Re: [RFC PATCH 00/22] sched/fair: Defer CFS throttling to exit to user mode
From: Josh Don
Date: Thu Feb 20 2025 - 20:47:21 EST
On Thu, Feb 20, 2025 at 7:40 AM Valentin Schneider <vschneid@xxxxxxxxxx> wrote:
...
> As pointed by Ben in [1], the issue with the per-task approach is the
> scalability of the unthrottle.
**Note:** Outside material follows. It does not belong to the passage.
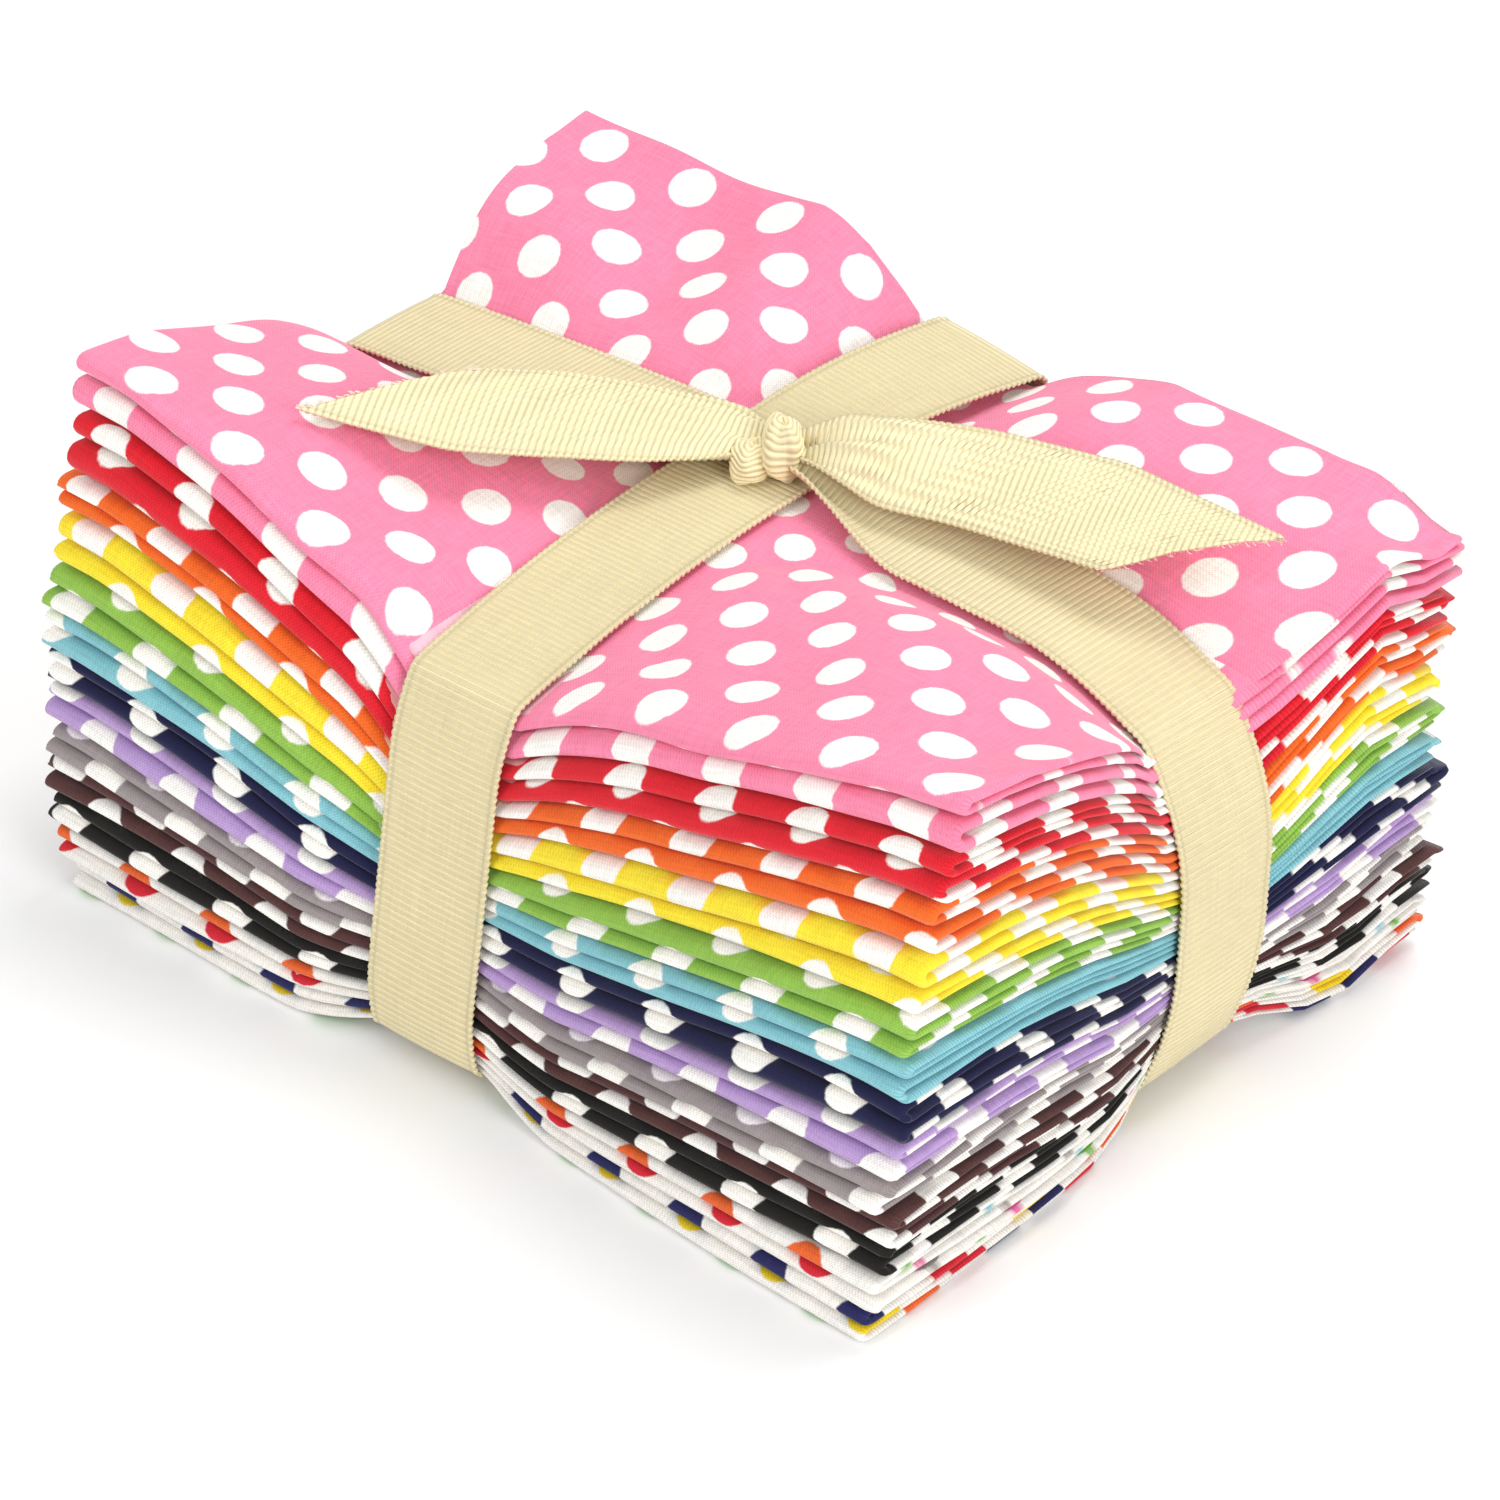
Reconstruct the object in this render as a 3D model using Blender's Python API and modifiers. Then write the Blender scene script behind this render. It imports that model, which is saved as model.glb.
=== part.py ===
"""Fat quarter bundle: thirteen folded cotton quarters, stacked and tied both ways with a grosgrain ribbon.

Metres, +Z up. The folds run along X and face -Y, the layers' ends face +X and -X, and the bundle rests
on Z = 0. Each quarter is one sheet that goes back and forth four times. The ribbon draws the stack in
along two bands, so that the four corners stand up like a pillow's.
"""

import math
from collections import namedtuple

import bmesh
import bpy
from mathutils import Matrix, Vector

MM = 0.001

# The bundle's outline
HALF_LENGTH = 90 * MM
HALF_DEPTH = 66 * MM
BED_FRONT = -60 * MM
BED_BACK = 62 * MM
MIDDLE_OF_DEPTH = -3 * MM

# The ribbon's two bands, seen from above
RIBBON_X = -8 * MM
RIBBON_Y = 13 * MM
RIBBON_HALF_WIDTH = 11 * MM
RIBBON_THICKNESS = 1.0 * MM
RIBBON_CLEARANCE = 0.6 * MM
STEP_RUN = 3 * MM
CLOSE = 1 * MM

# Height of the stack's top at its four corners, and where the two bands cross
Corners = namedtuple("Corners", "left_front right_front left_back right_back")
CORNER_TOPS = Corners(96 * MM, 93.5 * MM, 91 * MM, 88 * MM)
CROSSING_TOP = 75 * MM
BAND_DROP_AT_FRONT = 8 * MM
BAND_DROP_AT_BACK = 2 * MM
BAND_DROP_AT_SIDES = 4 * MM
ARCH = 5 * MM
ARCH_REACH = 17 * MM
BACK_CORNER_LIFT = 3 * MM
BACK_CORNER_DROP = 7 * MM

# How far the pull of each band reaches from its edge
Reach = namedtuple("Reach", "below above")
REACH_X = Reach(64 * MM, 80 * MM)
REACH_Y = Reach(45 * MM, 30 * MM)
BACK_REACH_SHARE = 0.4
PULL_POWER = 1.3
BANDS_TOGETHER = 3

# How far out the stack's sides stand under the ribbon
BAND_FRONT_AT_FLOOR = -69 * MM
BAND_FRONT_AT_TOP = -56 * MM
BAND_BACK = 66 * MM
BAND_SIDE = 87 * MM
EDGE_ROUND_IN = 4 * MM
EDGE_ROUND_HEIGHT = 13 * MM

# One layer of cloth and the air above it, in an unpressed quarter
PASSES = 4
PITCH = 1.75 * MM
SHEET_SHARE = 0.68
LAYERS_SHARE = 0.96
FOLD_STEPS = 3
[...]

You have the rq lock held and you
> potentially end up unthrottling a deep cgroup hierarchy, putting each
> individual task back on its cfs_rq.
>
> I can't find my notes on that in a hurry, but my idea with that for a next
> version was to periodically release the rq lock as we go up the cgroup
> hierarchy during unthrottle - the idea being that we can mess with part of
> hierarchy, and as long as that part isn't connected to the rest (i.e. it's
> not enqueued, like we currently do for CFS throttling), "it should be
> safe".
Can you elaborate a bit more? Even if we periodically release the
lock, we're still spending quite a long time in non-preemptible kernel
context, and unthrottle is also driven by an hrtimer. So we can still
do quite a lot of damage depending on how long the whole loop takes.